Мы будем говорить о многих свойствах Диккенса, но разрешите сперва сказать об этом. У нас, в Англии, он был глашатаем той опьяненности жизнью, той радости, которая велела каждому чем–то стать. Лучшие его книги — веселый разгул свободы, и в «Николасе Никльби» больше духа Французской революции, чем в «Повести о двух городах». У него с революцией общие достоинства — он просит и молит человека стать самим собой. И недостатки у них общие — по–видимому, он считает, что больше ничего и не нужно. Ни один писатель не внушал своим героям такой отваги. «Я хороший отец, — говорил он, — всем детям моей фантазии». Он был не только хорошим, но и снисходительным отцом.

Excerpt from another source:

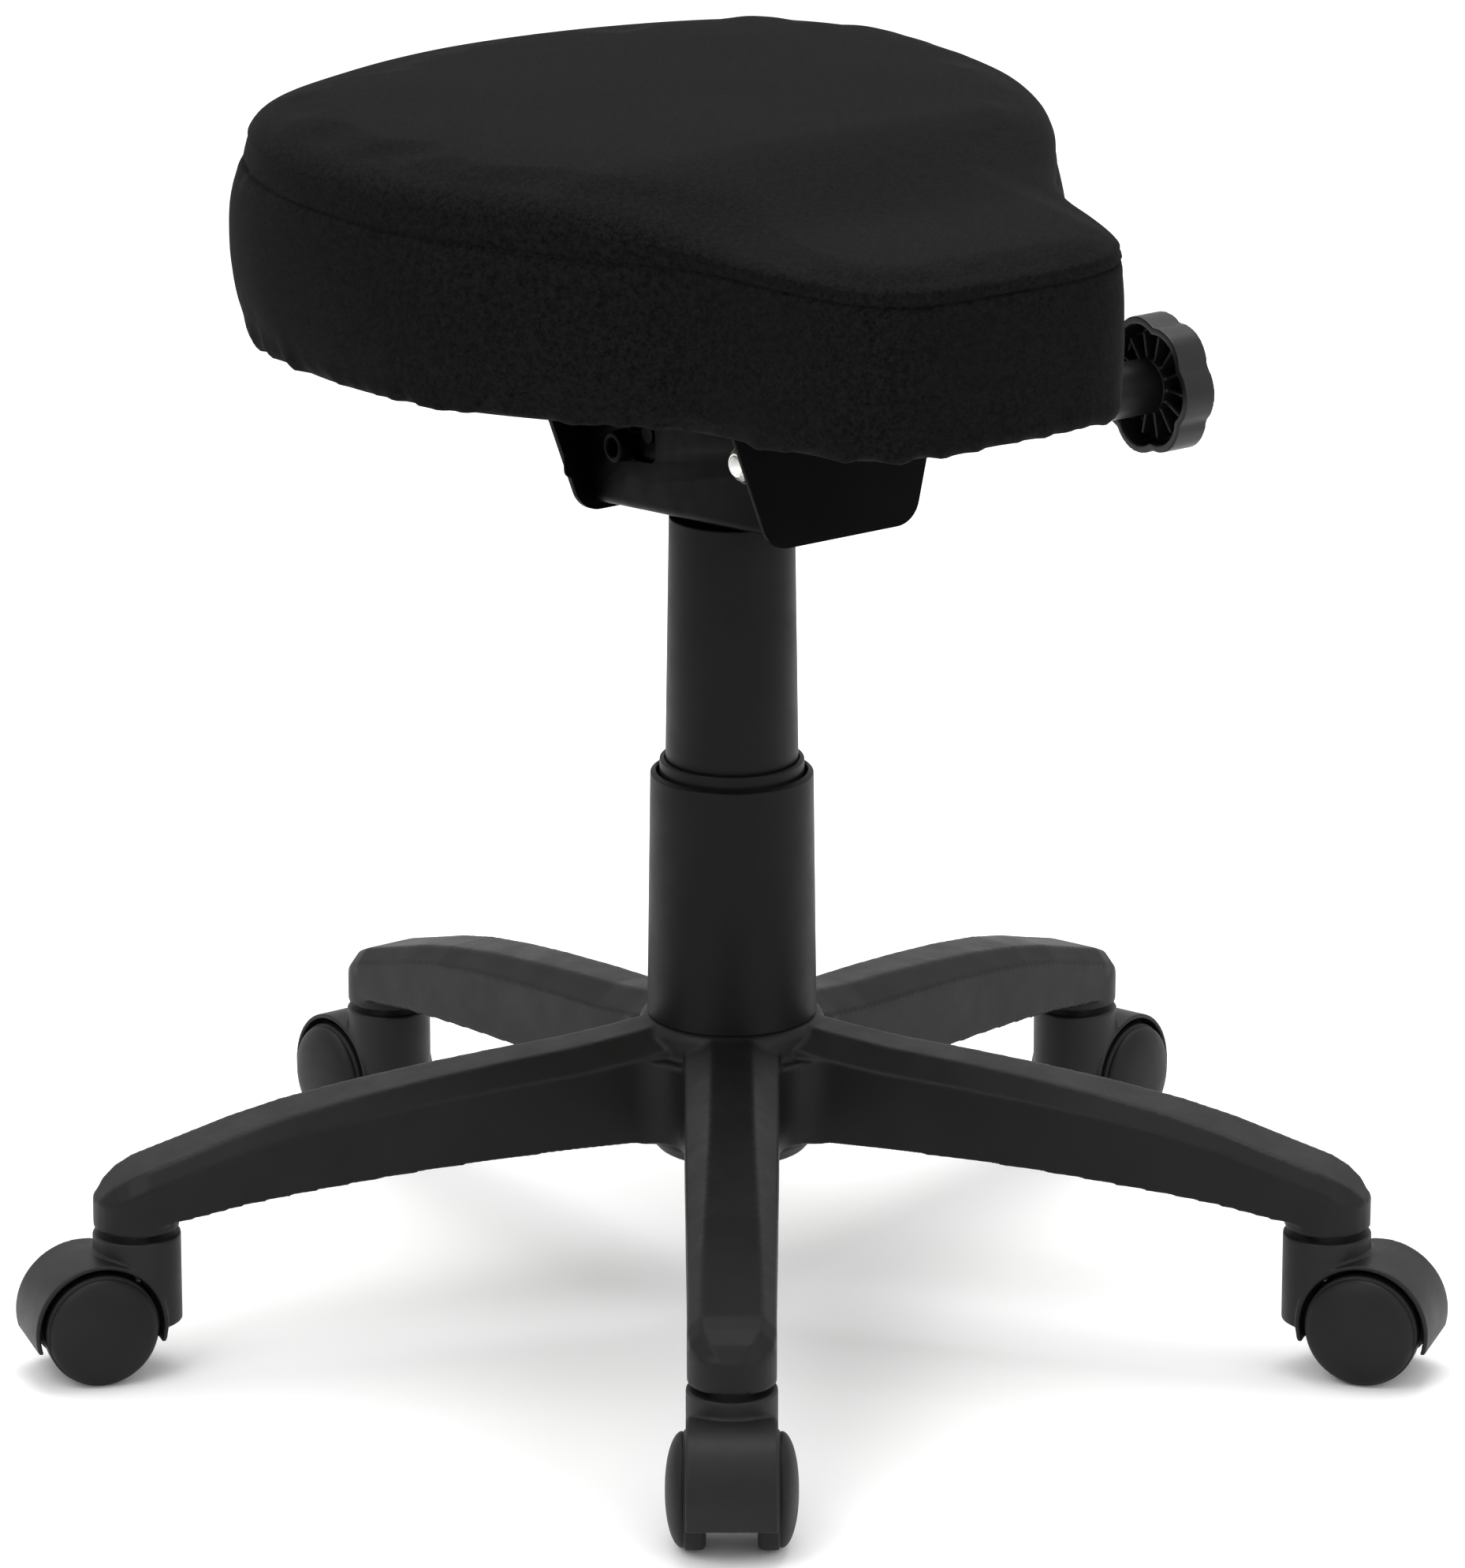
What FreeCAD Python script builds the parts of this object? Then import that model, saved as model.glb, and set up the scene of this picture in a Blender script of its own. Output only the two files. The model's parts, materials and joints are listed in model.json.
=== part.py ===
import FreeCAD, Part
import math
import os
import Sketcher
from FreeCAD import Vector, Placement, Rotation

# Adjustable swivel stool: five-star castor base, gas lift with telescopic covers,
# pressed-steel tilt mechanism with a side hand knob, saddle-shaped upholstered seat.
# Frame: millimetres, +Z up, origin on the floor under the column axis,
# the seat's nose points to -Y, the hand knob is on the +X side.

doc = FreeCAD.newDocument("swivel_stool")
sheet = doc.addObject("Spreadsheet::Sheet", "dims")

DIMS = [
    # base
    ("stem_circle_radius", 275.5, "castor stem axis from the column axis"),
    ("arm_count", 5, "arms of the base"),
    ("socket_radius", 19.0, "castor socket outside radius"),
    ("socket_bottom", 65.5, "underside of the castor sockets"),
    ("socket_bore_radius", 5.55, "stem bore in the socket"),
    ("socket_bore_top", 87.0, "blind end of the stem bore"),
    ("hub_radius", 41.5, "hub outside radius"),
    ("hub_bottom", 73.5, "hub underside"),
    ("hub_top", 136.5, "hub top face"),
    ("hub_bore_radius", 25.03, "seat of the gas lift tube"),
    ("ring_radius", 29.0, "steel hub ring outside radius"),
    ("ring_height", 6.0, "steel hub ring height"),
    ("arm_wall", 3.6, "wall of the hollow arms"),
    ("web_radius", 18.0, "corner radius between two arms"),
    # castors
    ("castor_trail", 21.0, "axle behind the stem"),
    ("wheel_radius", 25.0, "castor wheel radius"),
    ("wheel_inner", 11.5, "inner face of a wheel from the middle"),
    ("wheel_tread_end", 19.5, "outer end of the tread from the middle"),
    ("wheel_dome", 8.8, "height of the domed outer face"),
    ("wheel_bore_radius", 3.05, "wheel bore"),
    ("wheel_bore_end", 22.3, "blind end of the wheel bore"),
    ("wheel_recess_radius", 21.0, "inner recess of a wheel"),
    ("wheel_boss_radius", 9.5, "inner boss of a wheel"),
    ("wheel_recess_end", 17.0, "bottom of the inner recess"),
    ("hood_radius", 30.0, "hood outside radius about the axle"),
    ("hood_inner_radius", 27.8, "wheel arch radius"),
    ("hood_cavity_radius", 26.5, "cavity beside the web"),
    ("hood_half_width", 19.5, "half width of the hood"),
    ("hood_web_half", 4.0, "half thickness of the middle web"),
    ("hood_boss_radius", 8.4, "axle boss radius"),
    ("hood_boss_half", 11.2, "half length of the axle boss"),
    ("hood_bottom", 16.7, "lower edge of the hood"),
    ("hood_top", 62.9, "top of the stem housing"),
    ("hood_shank_bottom", 22.0, "bottom of the stem housing"),
    ("stem_radius", 5.5, "castor stem radius"),
    ("stem_bottom", 41.0, "lower end of the stem"),
    ("stem_top", 86.0, "upper end of the stem"),
    ("stem_collar_radius", 9.0, "stem collar radius"),
    ("stem_collar_top", 65.2, "top of the stem collar"),
    ("axle_radius", 3.0, "castor axle radius"),
    ("axle_half", 22.0, "half length of the castor axle"),
    # column
    ("tube_radius", 25.0, "outer tube of the gas lift"),
    ("tube_inner_radius", 23.4, "inside of the outer tube"),
    ("tube_bottom", 70.0, "bottom of the outer tube"),
    ("tube_floor_top", 74.0, "top of the tube's bottom plate"),
    ("tube_top", 239.0, "top of the outer tube"),
    ("bush_radius", 23.35, "guide bush outside radius"),
    ("bush_bore_radius", 14.08, "guide bush bore"),
    ("bush_bottom", 186.0, "guide bush lower end"),
    ("lower_cover_bottom_radius", 37.3, "lower cover at its foot"),
    ("lower_cover_top_radius", 36.5, "lower cover at its lip"),
    ("lower_cover_top", 249.0, "lip of the lower cover"),
    ("lower_cover_wall", 2.6, "wall of the lower cover"),
    ("middle_cover_radius", 33.2, "middle cover radius"),
    ("middle_cover_lip_radius", 32.0, "middle cover radius at its lip"),
    ("middle_cover_inner_radius", 30.0, "middle cover inside"),
    ("middle_cover_bottom", 156.0, "foot of the middle cover"),
    ("middle_cover_top", 255.0, "lip of the middle cover"),
    ("upper_cover_bottom_radius", 29.2, "upper cover at its foot"),
    ("upper_cover_top_radius", 28.0, "upper cover at its top"),
    ("upper_cover_inner_radius", 26.2, "upper cover inside"),
    ("upper_cover_bottom", 241.0, "foot of the upper cover"),
    ("upper_cover_top", 366.4, "top of the upper cover"),
    ("rod_radius", 5.0, "piston rod radius"),
    ("rod_hole_radius", 5.08, "running hole for the piston rod"),
    ("rod_bottom", 64.0, "lower end of the piston rod"),
    ("rod_top", 203.0, "upper end of the piston rod"),
    ("piston_radius", 12.42, "piston radius"),
    ("piston_bottom", 194.0, "piston lower face"),
    ("piston_top", 201.0, "piston upper face"),
    ("cylinder_radius", 14.0, "gas cylinder outside radius"),
    ("cylinder_bore_radius", 12.5, "gas cylinder bore"),
    ("cylinder_bottom", 184.0, "lower end of the gas cylinder"),
    ("cylinder_chamber_top", 320.0, "end of the gas chamber"),
    ("cone_start", 364.0, "start of the mounting cone"),
    ("cone_top_radius", 13.2, "radius at the cone's top"),
    ("cylinder_top", 398.0, "top of the gas cylinder"),
    ("gland_radius", 12.48, "gland outside radius"),
    ("gland_top", 191.0, "gland upper face"),
    ("valve_radius", 4.0, "release pin radius"),
    ("valve_hole_radius", 4.06, "release pin bore"),
    ("valve_bottom", 380.0, "release pin lower end"),
    ("valve_top", 402.0, "release pin upper end"),
    ("valve_hole_bottom", 376.0, "bottom of the release pin bore"),
    # tilt mechanism; the pressed housing leans back by mech_lean
    ("mech_lean", 5.9, "lean of the housing, degrees, nose end high"),
    ("mech_bottom", 370.0, "housing underside on the column axis"),
    ("channel_half", 34.0, "half width of the channel"),
    ("channel_wall", 2.5, "sheet thickness of the channel"),
    ("channel_height", 52.0, "height of the channel walls"),
    ("channel_front", -79.5, "front end of the channel"),
    ("channel_rear", 59.5, "rear end of the channel"),
    ("channel_bend", 4.5, "outside bend radius of the channel"),
    ("plate_thickness", 3.0, "end plate thickness"),
    ("plate_drop", 4.0, "end plates below the channel floor"),
    ("plate_bottom_half", 38.7, "half width of the end plates at the bottom"),
    ("plate_flare", 17.0, "flare of the end plates' sides, degrees"),
    ("plate_corner", 13.0, "corner radius of the end plates"),
    ("socket_hub_radius", 20.0, "taper socket outside radius"),
    ("socket_hub_bottom", 366.8, "taper socket lower end"),
    ("socket_hub_top", 394.0, "taper socket upper end"),
    ("pivot_y", -57.0, "tilt pivot"),
    ("pivot_z", 407.5, "tilt pivot height"),
    ("pivot_rod_radius", 5.0, "pivot rod radius"),
    ("pivot_hole_radius", 5.08, "running holes on the pivot rod"),
    ("lever_y", 34.0, "lift lever axle"),
    ("lever_z", 395.5, "lift lever axle height"),
    ("lever_radius", 4.0, "lift lever rod radius"),
    ("lever_hole_radius", 4.08, "running holes on the lever rod"),
    ("lever_bush_radius", 6.5, "lever bush outside radius"),
    ("slot_front", 7.0, "front edge of the stop slot"),
    ("slot_rear", 26.3, "rear edge of the stop slot"),
    ("slot_bottom", 23.0, "bottom of the stop slot above the channel floor"),
    ("stud_y", 17.0, "stop stud"),
    ("stud_z", 404.0, "stop stud height"),
    ("stud_radius", 4.0, "stop stud radius"),
    # knob
    ("sleeve_radius", 12.0, "knob sleeve radius"),
    ("sleeve_start", 34.4, "inner end of the sleeve"),
    ("knob_back", 184.0, "back rim of the knob"),
    ("knob_front", 200.0, "front face of the knob"),
    ("knob_radius", 31.5, "knob radius over the lobes"),
    ("knob_valley_radius", 29.0, "knob radius between the lobes"),
    ("knob_lobes", 7, "lobes of the knob"),
    ("knob_wall", 3.4, "wall of the knob"),
    # seat
    ("seat_plate_bottom", 439.0, "seat plate underside"),
    ("seat_plate_thickness", 3.0, "seat plate thickness"),
    ("seat_plate_half_x", 80.0, "seat plate half width"),
    ("seat_plate_half_y", 80.0, "seat plate half length"),
    ("seat_screw_x", 64.0, "seat screw from the middle"),
    ("seat_screw_y", 66.0, "seat screw from the axis"),
    ("ear_inner", 28.2, "inner face of the pivot ears"),
    ("ear_thickness", 3.0, "pivot ear thickness"),
    ("board_thickness", 12.0, "plywood seat board"),
    ("cover_bottom", 440.8, "underside of the turned-in cover hem"),
    ("seam_height", 516.0, "sewn seam height on the column axis"),
    ("seam_slope", 0.035, "rise of the seam towards the rear"),
    ("crown_height", 29.0, "crown above the seam over the wide part"),
    ("nose_crown_height", 13.0, "crown above the seam over the nose"),
    ("cover_thickness", 1.6, "cover thickness"),
]
for i, (name, value, note) in enumerate(DIMS, start=1):
    sheet.set("A%d" % i, name)
    sheet.set("B%d" % i, str(value))
    sheet.set("C%d" % i, note)
    sheet.setAlias("B%d" % i, name)
doc.recompute()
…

Дети его фантазии плохо воспитаны. Они сотрясают стены, словно буйные школьники, и разбивают вдребезги сюжет, словно посуду. У нас, современных писателей, герои ведут себя лучше, с ними — как это ни жаль — легче справиться. Нам не грозят сногсшибательные выходки Манталини или Микобера. Мы не обрушиваем на читателя Уэллеров или Уэггов, у нас их нет. Когда же мы переживаем безудержную диккенсовскую радость жизни, неотделимую от чувства свободы, мы познаем лучшее, что есть в революции. Мы понимаем первую заповедь демократии: все люди интересны. Диккенс пытался сделать некоторых своих героев скучными, но это ему не удалось. Он не мог создать скучного человека. Его глупцы занимательнее умников, созданных другими писателями.

Я не без умысла начал с этих утверждений. Нельзя представить себе ни Диккенса, ни его жизни, пока не поймешь царившего тогда демократического оптимизма — веры в простых людей. Диккенс так сильно и так необычно связан с нею, что мы обязаны рассказать о ней или хотя бы отметить ее.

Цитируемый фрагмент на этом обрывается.